Enumerated and Implied Powers

Standard 6.3: Enumerated and Implied Powers

Distinguish among the enumerated and implied powers in the United States and the Massachusetts Constitution. (Massachusetts Curriculum Framework for History and Social Studies) [8.T6.3]

FOCUS QUESTION: What is the Difference Between Enumerated and Implied Powers?

This standard looks at the differences between enumerated and implied powers in the United States and Massachusetts Constitutions.

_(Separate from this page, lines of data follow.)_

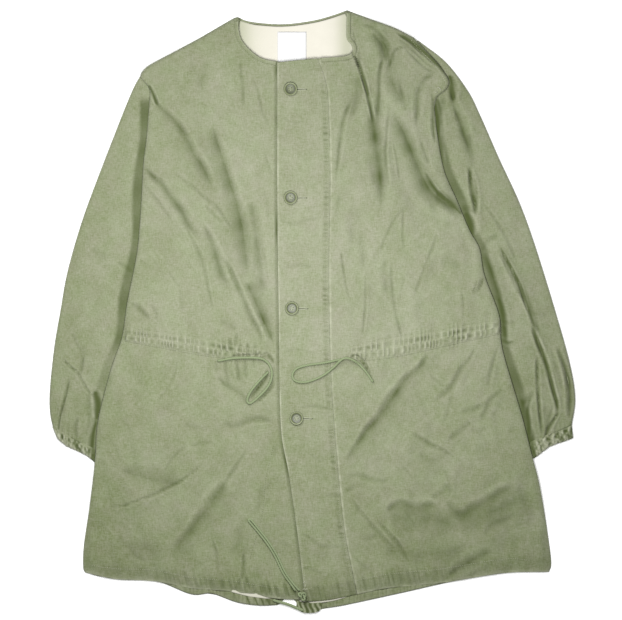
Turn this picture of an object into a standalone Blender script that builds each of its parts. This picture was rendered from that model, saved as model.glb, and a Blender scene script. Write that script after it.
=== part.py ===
"""A collarless work coat, buttoned and laid flat with its front up.

The coat rests on the plane z = 0 and +Y points to the neck. Left and right are the wearer's, so the
wearer's right is at -X. Sizes are in millimetres here and become metres in the meshes. Each cloth piece
is a wall of its own: a grid over its cut outline, with a height for its upper and its lower face.
From the surface up lie the sleeves, the back, the linings and facings, the fronts, and the trims.
"""

import math
from collections import namedtuple

import bmesh
import bpy
import numpy as np
from mathutils import Vector
from mathutils.bvhtree import BVHTree

# ---- driving dimensions, mm ----
MM = 0.001
WALL = 1.2  # one layer of cloth
SEAM_GAP = 0.35  # between pieces at a seam
LAYER_GAP = 0.6  # between layers that lie on each other
LOFT = 2.0  # air between the fronts and the back
ROLL = 14.0  # width over which a folded edge rounds down
EDGE_GRADE = 1.3  # draws a front's grid columns towards its folded edge
SLEEVE_THICKNESS = 4.0  # a sleeve pressed flat, both walls
SLEEVE_CROWN = 1.0  # extra height of a sleeve where nothing lies on it
SLEEVE_EDGE = 3.5  # width of a sleeve's rounded edge
SLEEVE_CLEARANCE = 0.5
UNDER_MARGIN = 25.0  # the body is at its full height this far inside the hidden edge of a sleeve
UNDER_RAMP = 60.0
CUFF_FADE = 110.0  # below the cuffs the body comes down to the surface over this length
PLACKET_RISE = 1.4
PLACKET_WALL = 1.8
UNDERLAP = 45.0  # how far the right front runs on under the placket
UNDERLAP_DROP = 1.6
HEM_DEPTH = 17.0
HEM_EXTRA = 0.5  # the turned-up hem makes the fronts thicker
LINING_WALL = 1.0
FACING_WALL = 1.4
FACING_DEPTH = 14.0
FACING_SPANS = ((0.05, 0.985), (0.135, 0.96))  # shares of the hem's halves, right, left
FACING_WAVES = (24, 28)  # right, left
CASING_WALL = 1.3
CASING_WAVES = (26, 30)  # right, left
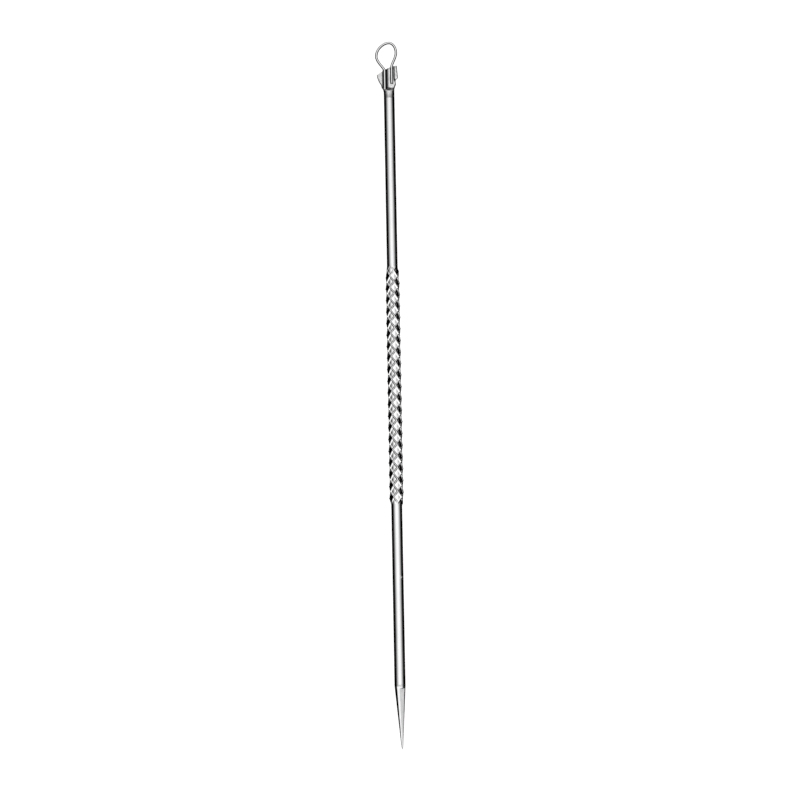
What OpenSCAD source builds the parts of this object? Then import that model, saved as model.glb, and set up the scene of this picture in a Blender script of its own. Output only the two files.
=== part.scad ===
// Blackhead extractor with a ground needle point at one end and a wire loop at the other.
// It lies on a table along Y: the point is at -Y, the loop at +Y and its plane is level.
// The origin is on the table under the middle of the knurled grip. Sizes are in millimetres.

/* [Bar] */
// Diameter of the round bar
bar_d = 1.8; // [1.6:0.1:2.2]
// Length from the tip of the point to the grip
lower_l = 39.8; // [30:0.1:50]
// Length of the plain shank between the grip and the pressed end
upper_l = 30.8; // [20:0.1:40]

/* [Grip] */
// Length of the knurled grip
grip_l = 40.4; // [24:0.1:50]
// Distance along the bar from one diamond to the next
knurl_pitch = 1.97; // [1.4:0.01:2.6]
// Number of ridges that run round the bar in each direction, an odd number
knurl_starts = 5; // [5:2:7]
// Diameter over the crossings of the ridges
knurl_peak_d = 2.5; // [2.3:0.05:2.9]
// Diameter at the floor of the diamond-shaped pits between the ridges
knurl_floor_d = 1.92; // [1.7:0.02:2.1]
// How far a ridge dips between two crossings, as a share of its height
ridge_dip = 0.25; // [0.2:0.01:0.35]
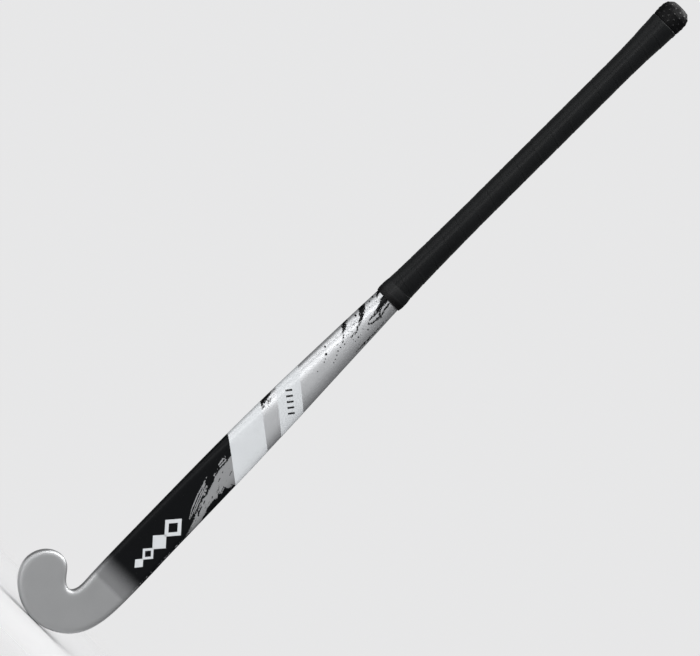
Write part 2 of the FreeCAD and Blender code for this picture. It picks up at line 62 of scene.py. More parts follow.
# height, depth to the face, depth to the back, superellipse power of the face, of the back
SECTION_TABLE = [
    (10.0, 14.2, 14.2, 2.1, 2.1), (0.0, 14.2, 14.2, 2.1, 2.1), (-20.0, 14.2, 14.2, 2.1, 2.1),
    (-40.0, 14.0, 14.0, 2.1, 2.1), (-60.0, 13.2, 13.2, 2.1, 2.1),
    (-100.0, 12.7, 12.7, 2.15, 2.1), (-340.0, 12.7, 12.7, 2.15, 2.1),
    (-400.0, 12.9, 12.9, 2.2, 2.1), (-440.0, 12.7, 12.8, 2.25, 2.1),
    (-500.0, 12.3, 12.5, 2.4, 2.15), (-560.0, 11.7, 12.0, 2.75, 2.2),
    (-620.0, 11.0, 11.6, 3.4, 2.25), (-680.0, 10.4, 11.15, 4.9, 2.3),
    (-740.0, 10.0, 10.75, 7.2, 2.35), (-790.0, 9.85, 10.45, 8.0, 2.4),
    (-850.0, 9.8, 10.2, 8.0, 2.4), (-1000.0, 9.8, 10.2, 8.0, 2.4),
]
TOE_SECTION = SECTION_TABLE[-1][1:]
# Stations round the hook: x and z on its inner edge, x and z on its outer edge, and the
# rounding angle in degrees, which closes the section down to the toe's tip at 90
HEAD_STATIONS = [
    (-22.66, -800.00, 22.81, -800.00, 0), (-22.71, -813.00, 22.90, -809.50, 0),
    (-22.70, -825.00, 22.93, -818.50, 0), (-22.62, -836.00, 22.91, -827.00, 0),
    (-22.48, -845.50, 22.83, -834.50, 0), (-22.33, -853.20, 22.71, -841.50, 0),
    (-22.17, -859.20, 22.54, -848.00, 0), (-22.14, -863.60, 22.32, -854.00, 0),
    (-22.32, -866.70, 22.00, -859.70, 0), (-22.63, -868.80, 21.56, -865.20, 0),
    (-22.94, -870.20, 21.15, -869.00, 0), (-23.31, -871.43, 20.61, -872.96, 0),
    (-23.58, -872.20, 19.52, -879.03, 0), (-23.88, -872.93, 18.07, -884.95, 0),
    (-24.21, -873.62, 16.16, -890.75, 0), (-24.56, -874.28, 13.73, -896.39, 0),
    (-24.95, -874.93, 10.68, -901.78, 0), (-25.39, -875.56, 6.97, -906.80, 0),
    (-25.88, -876.16, 2.62, -911.35, 0), (-26.45, -876.71, -2.31, -915.35, 0),
    (-27.21, -877.25, -8.51, -919.25, 0), (-28.06, -877.63, -15.22, -922.40, 0),
    (-28.97, -877.81, -22.37, -924.75, 0), (-29.90, -877.83, -29.90, -926.15, 0),
    (-30.81, -877.71, -37.66, -926.40, 0), (-31.70, -877.49, -45.45, -925.41, 0),
    (-32.56, -877.18, -53.06, -923.22, 0), (-33.40, -876.81, -60.32, -919.88, 0),
    (-34.23, -876.36, -67.07, -915.50, 0), (-35.06, -875.84, -73.17, -910.16, 0),
    (-36.00, -875.16, -78.35, -903.88, 0), (-37.08, -874.25, -81.48, -898.28, 0),
    (-38.24, -873.12, -83.18, -893.49, 0), (-39.45, -871.79, -83.89, -889.75, 0),
    (-41.42, -869.39, -84.08, -886.62, 8), (-43.28, -866.99, -83.90, -883.41, 16),
    (-45.12, -864.72, -83.34, -880.16, 24), (-47.03, -862.66, -82.41, -876.95, 32),
    (-49.14, -860.91, -81.15, -873.84, 40), (-51.51, -859.56, -79.56, -870.89, 48),
    (-54.12, -858.64, -77.67, -868.15, 56), (-56.57, -858.20, -75.78, -865.96, 63),
    (-59.13, -858.11, -73.66, -863.99, 70), (-61.38, -858.32, -71.69, -862.48, 76),
    (-63.27, -858.68, -69.95, -861.38, 81), (-64.79, -859.10, -68.51, -860.60, 85),
    (-65.92, -859.48, -67.41, -860.09, 88), (-66.68, -859.78, -66.68, -859.78, 90),
]
TOE_CENTRE = np.array([-61.0, -880.5])
TOE_RADIUS = 21.8
HEAD_JOIN = -785.0      # level rings above this height, hook stations below
HEAD_LEAD = -770.0      # an extra station above the join steadies the spline
FACE_FLAT = 0.08        # depth of the flat on the playing face
FACE_BLEND = 0.06       # rounding where that flat meets the curved face
RING_POINTS = 176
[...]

    1. INVESTIGATE: The Enumerated and Implied Powers of the U.S. Constitution

    The enumerated powers of the federal government are listed in Article 1 Section 8 of the U.S. Constitution. Among the 18 direct powers given to Congress are the power to levy and collect taxes, borrow money, regulate commerce, coin money declare war, and support an army and navy (for a full list, see Key Constitutional Grants to Powers to Congress).

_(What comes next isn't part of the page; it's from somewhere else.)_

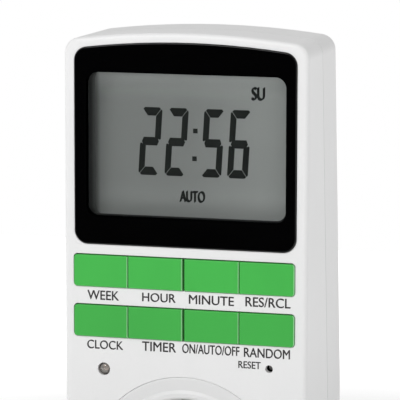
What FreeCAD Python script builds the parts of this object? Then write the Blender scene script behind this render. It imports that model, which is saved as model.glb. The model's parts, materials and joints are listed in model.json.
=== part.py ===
import FreeCAD, Part
import math
import os

# Plug-in weekly socket timer with a liquid crystal display and eight keys.
# Millimetres. The origin is the centre of the plug's end face, between the two pins.
# +X is to the right seen from the front, +Z is up and +Y goes into the wall.
# A depth, named below as such, counts from the front face of the case towards the wall.

# Case, two moulded shells that meet at a seam parallel to the back
case_width = 63.7
case_top = 113.0
case_bottom = 33.0
arch_radius = 224.0
case_corner = 4.0
case_depth = 38.2
front_edge_round = 1.2
rear_edge_round = 2.0
rear_slope_deg = 5.13
rear_bend_height = 20.0
rear_bend_radius = 80.0
seam_behind_board = 1.92
side_wall = 2.0
front_wall = 2.0
rear_wall = 2.2
seam_gap_width = 0.25
seam_gap_depth = 0.5
tongue_height = 1.6
tongue_thickness = 0.8
tongue_clearance = 0.12
least_corner = 0.4
cut_margin = 5.0
touching = 1e-4

# Plug on the back, for a round recessed wall socket
plug_height = 17.3
plug_radius = 18.6
plug_wall = 2.4
plug_end_wall = 3.0
plug_edge_round = 0.8
plug_groove_width = 5.4
plug_groove_depth = 2.6
plug_groove_wall = 1.6
pin_spacing = 19.0
pin_radius = 2.4
pin_length = 19.0
pin_tip_round = 1.6
pin_root_radius = 3.0
pin_hole_clearance = 0.1
pin_collar_radius = 4.0
pin_collar_height = 2.0
pin_shank_radius = 1.8
pin_shank_length = 5.5

# Socket on the front
ring_radius = 25.5
ring_gap = 0.06
ring_thickness = 2.2
ring_proud = 0.15
ring_edge_round = 0.4
ring_dish = 0.45
ring_rim_width = 0.6
ring_inner_rim = 1.5
ring_lip_slope = 0.8
recess_radius = 19.8
recess_depth = 17.5
recess_lip_round = 0.8
cup_wall = 2.0
ledge_reach = 2.1
ledge_overlap = 1.6
ledge_thickness = 1.6
rib_width = 4.8
rib_height = 2.2
rib_start = 3.0
notch_clearance = 0.4
base_thickness = 2.4
pin_entry_radius = 2.9
screw_post_x = 14.5
screw_post_z = 9.6
screw_post_radius = 2.6
screw_ear_half_width = 1.5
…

    The 18th power gives the federal government the ability to create and enact laws that are “necessary and proper” for its use of the other 17 powers. The Necessary and Proper clause (sometimes called the “Elastic Clause”) gives Congress implied powers; that is powers not named in the Constitution, but necessary for governing the country. Historically, the way Congress has used its implied powers has led to important developments in law and society.

    Garrett Epps (2011, para. 13,) a contributing writer at The Atlantic, uses the United States Armed Forces to summarize how enumerated and implied powers of the government function. Congress has the explicit power "to raise and support" armies and it has an implied power to designate an American flag for those forces to use. If it did not do so, soldiers would have 50 different flags for 50 different states, an impossible situation. In this case, the expressed powers of the federal government include the implied powers needed to carry them out.

    You can find more information about the necessary and propoer clause in Topic 5.1 of this book.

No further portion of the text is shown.